• _Provided entries_:
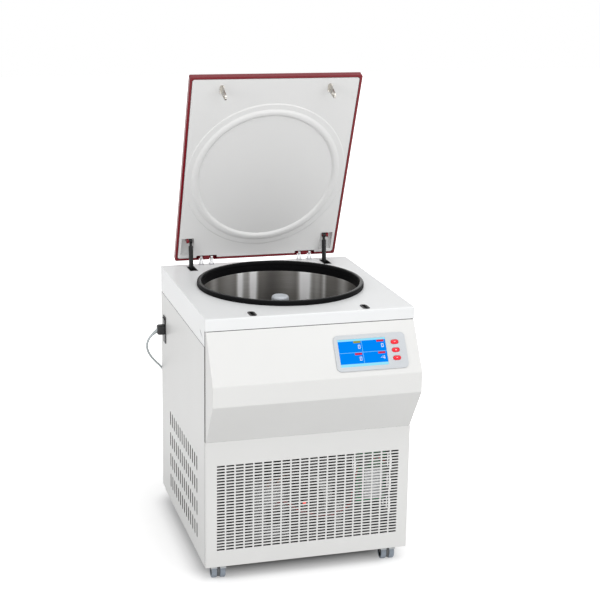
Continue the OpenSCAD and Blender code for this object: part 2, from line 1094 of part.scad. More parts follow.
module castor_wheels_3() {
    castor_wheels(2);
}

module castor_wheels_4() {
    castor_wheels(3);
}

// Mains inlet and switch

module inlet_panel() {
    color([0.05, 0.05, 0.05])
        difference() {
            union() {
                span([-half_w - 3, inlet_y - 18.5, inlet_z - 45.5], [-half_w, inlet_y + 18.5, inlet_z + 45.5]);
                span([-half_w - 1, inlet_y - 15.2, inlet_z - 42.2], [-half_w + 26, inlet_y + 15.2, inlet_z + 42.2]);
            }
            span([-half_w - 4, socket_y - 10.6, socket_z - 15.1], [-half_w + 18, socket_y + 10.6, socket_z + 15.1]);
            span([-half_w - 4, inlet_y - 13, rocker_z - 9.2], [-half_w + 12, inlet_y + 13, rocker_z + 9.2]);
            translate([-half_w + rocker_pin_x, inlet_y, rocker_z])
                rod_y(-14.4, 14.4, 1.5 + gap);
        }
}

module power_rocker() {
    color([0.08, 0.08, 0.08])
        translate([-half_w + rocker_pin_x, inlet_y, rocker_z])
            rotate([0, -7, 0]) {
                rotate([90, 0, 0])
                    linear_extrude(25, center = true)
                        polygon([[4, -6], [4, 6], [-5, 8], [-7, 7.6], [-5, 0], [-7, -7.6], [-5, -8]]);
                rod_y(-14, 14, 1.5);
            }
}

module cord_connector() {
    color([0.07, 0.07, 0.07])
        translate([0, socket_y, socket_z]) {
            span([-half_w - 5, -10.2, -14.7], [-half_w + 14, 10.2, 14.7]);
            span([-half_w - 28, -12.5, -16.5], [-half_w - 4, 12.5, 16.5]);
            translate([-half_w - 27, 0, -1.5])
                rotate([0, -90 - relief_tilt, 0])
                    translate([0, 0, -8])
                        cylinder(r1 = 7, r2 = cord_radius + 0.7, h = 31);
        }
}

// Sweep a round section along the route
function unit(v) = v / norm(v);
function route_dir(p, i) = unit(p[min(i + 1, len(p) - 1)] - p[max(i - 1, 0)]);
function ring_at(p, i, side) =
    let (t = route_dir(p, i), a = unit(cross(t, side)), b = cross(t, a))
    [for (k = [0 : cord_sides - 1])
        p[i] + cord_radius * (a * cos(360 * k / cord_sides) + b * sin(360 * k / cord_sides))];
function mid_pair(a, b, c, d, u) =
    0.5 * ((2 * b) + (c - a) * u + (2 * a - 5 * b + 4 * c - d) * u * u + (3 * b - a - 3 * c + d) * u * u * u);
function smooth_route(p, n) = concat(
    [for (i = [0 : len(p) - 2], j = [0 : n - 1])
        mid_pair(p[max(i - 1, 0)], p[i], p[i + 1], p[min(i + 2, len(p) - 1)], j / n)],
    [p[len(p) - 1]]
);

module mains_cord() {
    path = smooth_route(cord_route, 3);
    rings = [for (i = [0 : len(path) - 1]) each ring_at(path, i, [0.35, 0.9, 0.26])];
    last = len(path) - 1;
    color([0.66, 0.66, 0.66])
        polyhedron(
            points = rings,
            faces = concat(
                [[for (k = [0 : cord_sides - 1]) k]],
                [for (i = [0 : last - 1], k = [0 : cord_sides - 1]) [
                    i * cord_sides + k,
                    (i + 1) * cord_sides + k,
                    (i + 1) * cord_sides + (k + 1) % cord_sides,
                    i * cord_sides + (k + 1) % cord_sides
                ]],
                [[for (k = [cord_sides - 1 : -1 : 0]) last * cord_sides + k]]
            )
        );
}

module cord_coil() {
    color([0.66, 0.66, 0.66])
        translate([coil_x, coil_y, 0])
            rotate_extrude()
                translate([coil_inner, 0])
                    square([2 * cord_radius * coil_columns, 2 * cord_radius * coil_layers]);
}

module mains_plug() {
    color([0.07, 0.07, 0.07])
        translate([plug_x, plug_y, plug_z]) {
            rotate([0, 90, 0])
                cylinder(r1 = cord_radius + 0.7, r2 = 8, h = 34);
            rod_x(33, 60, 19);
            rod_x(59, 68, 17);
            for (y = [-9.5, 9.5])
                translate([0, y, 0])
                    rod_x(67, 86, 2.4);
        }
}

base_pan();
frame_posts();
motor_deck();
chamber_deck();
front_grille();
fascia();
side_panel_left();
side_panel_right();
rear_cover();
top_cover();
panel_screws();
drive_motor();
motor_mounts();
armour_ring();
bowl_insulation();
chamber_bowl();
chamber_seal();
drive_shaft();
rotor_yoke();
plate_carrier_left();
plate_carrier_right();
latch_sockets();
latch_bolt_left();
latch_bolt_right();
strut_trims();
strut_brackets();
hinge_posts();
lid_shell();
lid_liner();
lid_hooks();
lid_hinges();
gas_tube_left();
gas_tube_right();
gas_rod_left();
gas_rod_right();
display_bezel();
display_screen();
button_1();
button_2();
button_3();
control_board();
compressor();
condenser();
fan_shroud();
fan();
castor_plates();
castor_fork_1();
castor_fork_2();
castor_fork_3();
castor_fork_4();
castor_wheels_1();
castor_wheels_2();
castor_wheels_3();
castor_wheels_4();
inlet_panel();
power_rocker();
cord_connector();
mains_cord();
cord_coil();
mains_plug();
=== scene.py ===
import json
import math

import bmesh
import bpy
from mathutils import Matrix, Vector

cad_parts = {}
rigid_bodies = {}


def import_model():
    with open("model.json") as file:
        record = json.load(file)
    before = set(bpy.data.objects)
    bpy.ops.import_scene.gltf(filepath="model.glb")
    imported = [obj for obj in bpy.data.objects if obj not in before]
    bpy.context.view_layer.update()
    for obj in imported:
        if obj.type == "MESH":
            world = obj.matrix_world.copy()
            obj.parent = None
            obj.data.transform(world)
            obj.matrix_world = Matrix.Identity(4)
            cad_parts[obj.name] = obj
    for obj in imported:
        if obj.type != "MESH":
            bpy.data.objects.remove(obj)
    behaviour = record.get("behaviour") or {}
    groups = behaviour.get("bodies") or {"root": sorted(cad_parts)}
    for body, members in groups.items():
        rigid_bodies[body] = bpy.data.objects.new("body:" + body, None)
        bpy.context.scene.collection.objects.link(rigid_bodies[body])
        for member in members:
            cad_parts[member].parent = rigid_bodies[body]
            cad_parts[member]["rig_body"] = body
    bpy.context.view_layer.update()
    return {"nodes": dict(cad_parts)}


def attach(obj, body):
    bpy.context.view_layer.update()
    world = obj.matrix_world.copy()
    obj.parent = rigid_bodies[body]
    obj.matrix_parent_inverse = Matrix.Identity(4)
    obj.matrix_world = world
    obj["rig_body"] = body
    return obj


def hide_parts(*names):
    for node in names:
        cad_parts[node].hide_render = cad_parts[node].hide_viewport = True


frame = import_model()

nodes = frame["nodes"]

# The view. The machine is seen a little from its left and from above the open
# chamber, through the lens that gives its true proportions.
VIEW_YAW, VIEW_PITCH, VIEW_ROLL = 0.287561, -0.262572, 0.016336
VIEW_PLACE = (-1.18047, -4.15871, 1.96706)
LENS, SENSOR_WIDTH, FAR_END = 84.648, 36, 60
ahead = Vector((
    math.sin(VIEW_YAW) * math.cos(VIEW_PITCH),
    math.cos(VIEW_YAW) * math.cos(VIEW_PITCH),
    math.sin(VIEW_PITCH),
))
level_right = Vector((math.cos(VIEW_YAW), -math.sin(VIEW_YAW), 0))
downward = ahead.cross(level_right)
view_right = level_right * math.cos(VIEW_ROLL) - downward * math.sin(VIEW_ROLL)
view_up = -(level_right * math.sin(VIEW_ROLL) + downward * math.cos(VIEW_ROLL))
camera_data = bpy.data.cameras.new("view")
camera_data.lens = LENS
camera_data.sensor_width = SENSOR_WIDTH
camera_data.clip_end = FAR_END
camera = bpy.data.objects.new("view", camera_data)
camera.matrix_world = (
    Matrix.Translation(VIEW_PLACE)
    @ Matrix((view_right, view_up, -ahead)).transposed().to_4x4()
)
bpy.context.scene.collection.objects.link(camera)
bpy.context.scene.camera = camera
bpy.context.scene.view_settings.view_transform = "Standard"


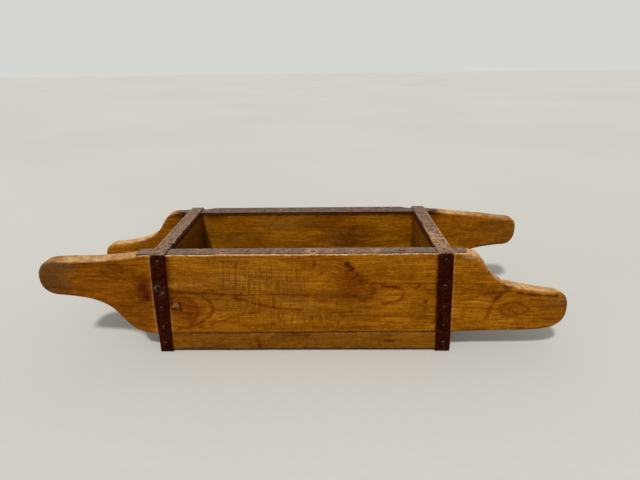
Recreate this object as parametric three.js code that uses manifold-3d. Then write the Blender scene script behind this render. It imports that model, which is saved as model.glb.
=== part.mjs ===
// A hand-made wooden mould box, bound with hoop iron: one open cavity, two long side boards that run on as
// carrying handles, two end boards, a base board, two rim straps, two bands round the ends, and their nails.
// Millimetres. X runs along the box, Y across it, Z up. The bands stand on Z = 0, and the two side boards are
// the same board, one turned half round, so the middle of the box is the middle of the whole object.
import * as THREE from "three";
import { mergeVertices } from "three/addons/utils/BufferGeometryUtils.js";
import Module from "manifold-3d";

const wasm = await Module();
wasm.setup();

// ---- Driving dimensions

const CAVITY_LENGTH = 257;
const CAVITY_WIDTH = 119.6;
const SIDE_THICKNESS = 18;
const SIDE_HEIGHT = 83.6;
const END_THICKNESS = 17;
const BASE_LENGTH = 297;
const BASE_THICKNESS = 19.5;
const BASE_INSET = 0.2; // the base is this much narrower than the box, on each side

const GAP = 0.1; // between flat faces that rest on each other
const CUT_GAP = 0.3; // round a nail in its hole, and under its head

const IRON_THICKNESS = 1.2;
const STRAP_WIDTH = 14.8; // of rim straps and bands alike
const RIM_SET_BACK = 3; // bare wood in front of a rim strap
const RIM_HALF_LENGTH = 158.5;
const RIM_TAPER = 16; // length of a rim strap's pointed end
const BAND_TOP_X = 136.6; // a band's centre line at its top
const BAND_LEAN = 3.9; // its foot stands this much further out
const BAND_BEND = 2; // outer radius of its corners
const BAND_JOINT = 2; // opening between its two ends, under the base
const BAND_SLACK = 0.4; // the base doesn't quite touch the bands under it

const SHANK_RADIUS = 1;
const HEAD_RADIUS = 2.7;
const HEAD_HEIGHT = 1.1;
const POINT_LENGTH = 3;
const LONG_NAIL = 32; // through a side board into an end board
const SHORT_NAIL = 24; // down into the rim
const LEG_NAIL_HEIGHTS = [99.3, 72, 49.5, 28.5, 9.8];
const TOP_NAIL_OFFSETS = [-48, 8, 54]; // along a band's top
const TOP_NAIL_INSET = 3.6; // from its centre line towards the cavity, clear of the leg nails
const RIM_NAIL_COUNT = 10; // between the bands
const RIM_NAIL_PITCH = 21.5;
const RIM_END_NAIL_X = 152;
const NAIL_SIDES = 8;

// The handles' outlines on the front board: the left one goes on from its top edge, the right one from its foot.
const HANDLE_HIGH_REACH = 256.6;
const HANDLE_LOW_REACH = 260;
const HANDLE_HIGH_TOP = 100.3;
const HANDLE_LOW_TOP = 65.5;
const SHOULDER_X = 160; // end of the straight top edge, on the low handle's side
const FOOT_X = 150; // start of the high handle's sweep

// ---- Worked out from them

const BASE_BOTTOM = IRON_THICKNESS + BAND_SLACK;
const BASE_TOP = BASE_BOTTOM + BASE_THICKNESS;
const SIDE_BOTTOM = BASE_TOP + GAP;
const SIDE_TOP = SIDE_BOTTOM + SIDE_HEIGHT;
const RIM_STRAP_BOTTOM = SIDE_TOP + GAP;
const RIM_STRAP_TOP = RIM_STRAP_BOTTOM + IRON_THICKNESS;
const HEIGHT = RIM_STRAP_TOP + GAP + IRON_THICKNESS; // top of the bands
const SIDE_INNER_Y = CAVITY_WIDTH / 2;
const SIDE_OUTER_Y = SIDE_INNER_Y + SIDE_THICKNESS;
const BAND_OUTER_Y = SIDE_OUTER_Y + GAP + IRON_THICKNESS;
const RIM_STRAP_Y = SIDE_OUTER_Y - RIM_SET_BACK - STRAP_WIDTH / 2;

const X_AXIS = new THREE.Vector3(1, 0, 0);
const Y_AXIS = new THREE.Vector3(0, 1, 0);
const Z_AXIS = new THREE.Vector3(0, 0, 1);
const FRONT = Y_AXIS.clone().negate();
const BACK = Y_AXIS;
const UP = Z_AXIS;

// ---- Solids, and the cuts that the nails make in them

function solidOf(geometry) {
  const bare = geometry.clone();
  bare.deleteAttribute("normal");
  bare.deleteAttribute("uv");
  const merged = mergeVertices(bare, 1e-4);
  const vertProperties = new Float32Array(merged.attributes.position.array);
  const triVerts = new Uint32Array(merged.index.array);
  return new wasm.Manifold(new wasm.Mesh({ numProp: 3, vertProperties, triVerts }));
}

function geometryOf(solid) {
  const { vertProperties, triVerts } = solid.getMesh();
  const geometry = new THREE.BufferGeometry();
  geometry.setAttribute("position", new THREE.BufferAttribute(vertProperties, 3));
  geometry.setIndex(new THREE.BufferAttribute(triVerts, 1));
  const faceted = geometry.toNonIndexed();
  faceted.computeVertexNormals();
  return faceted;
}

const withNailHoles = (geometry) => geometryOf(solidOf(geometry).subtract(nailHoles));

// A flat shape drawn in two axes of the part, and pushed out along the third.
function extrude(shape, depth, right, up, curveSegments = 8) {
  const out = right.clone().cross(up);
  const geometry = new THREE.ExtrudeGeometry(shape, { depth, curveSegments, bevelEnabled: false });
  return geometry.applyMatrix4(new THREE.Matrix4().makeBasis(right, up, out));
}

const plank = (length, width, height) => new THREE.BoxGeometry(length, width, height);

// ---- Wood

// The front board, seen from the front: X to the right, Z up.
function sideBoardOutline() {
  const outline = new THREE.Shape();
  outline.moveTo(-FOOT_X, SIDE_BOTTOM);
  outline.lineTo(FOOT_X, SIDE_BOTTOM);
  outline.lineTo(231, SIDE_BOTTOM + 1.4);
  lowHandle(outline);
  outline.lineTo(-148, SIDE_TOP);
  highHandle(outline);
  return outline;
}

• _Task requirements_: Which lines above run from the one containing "base_pan();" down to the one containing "obj.parent = rigid_bodies[body]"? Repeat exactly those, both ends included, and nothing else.

• _Result for this exercise_:
base_pan();
frame_posts();
motor_deck();
chamber_deck();
front_grille();
fascia();
side_panel_left();
side_panel_right();
rear_cover();
top_cover();
panel_screws();
drive_motor();
motor_mounts();
armour_ring();
bowl_insulation();
chamber_bowl();
chamber_seal();
drive_shaft();
rotor_yoke();
plate_carrier_left();
plate_carrier_right();
latch_sockets();
latch_bolt_left();
latch_bolt_right();
strut_trims();
strut_brackets();
hinge_posts();
lid_shell();
lid_liner();
lid_hooks();
lid_hinges();
gas_tube_left();
gas_tube_right();
gas_rod_left();
gas_rod_right();
display_bezel();
display_screen();
button_1();
button_2();
button_3();
control_board();
compressor();
condenser();
fan_shroud();
fan();
castor_plates();
castor_fork_1();
castor_fork_2();
castor_fork_3();
castor_fork_4();
castor_wheels_1();
castor_wheels_2();
castor_wheels_3();
castor_wheels_4();
inlet_panel();
power_rocker();
cord_connector();
mains_cord();
cord_coil();
mains_plug();
=== scene.py ===
import json
import math

import bmesh
import bpy
from mathutils import Matrix, Vector

cad_parts = {}
rigid_bodies = {}


def import_model():
    with open("model.json") as file:
        record = json.load(file)
    before = set(bpy.data.objects)
    bpy.ops.import_scene.gltf(filepath="model.glb")
    imported = [obj for obj in bpy.data.objects if obj not in before]
    bpy.context.view_layer.update()
    for obj in imported:
        if obj.type == "MESH":
            world = obj.matrix_world.copy()
            obj.parent = None
            obj.data.transform(world)
            obj.matrix_world = Matrix.Identity(4)
            cad_parts[obj.name] = obj
    for obj in imported:
        if obj.type != "MESH":
            bpy.data.objects.remove(obj)
    behaviour = record.get("behaviour") or {}
    groups = behaviour.get("bodies") or {"root": sorted(cad_parts)}
    for body, members in groups.items():
        rigid_bodies[body] = bpy.data.objects.new("body:" + body, None)
        bpy.context.scene.collection.objects.link(rigid_bodies[body])
        for member in members:
            cad_parts[member].parent = rigid_bodies[body]
            cad_parts[member]["rig_body"] = body
    bpy.context.view_layer.update()
    return {"nodes": dict(cad_parts)}


def attach(obj, body):
    bpy.context.view_layer.update()
    world = obj.matrix_world.copy()
    obj.parent = rigid_bodies[body]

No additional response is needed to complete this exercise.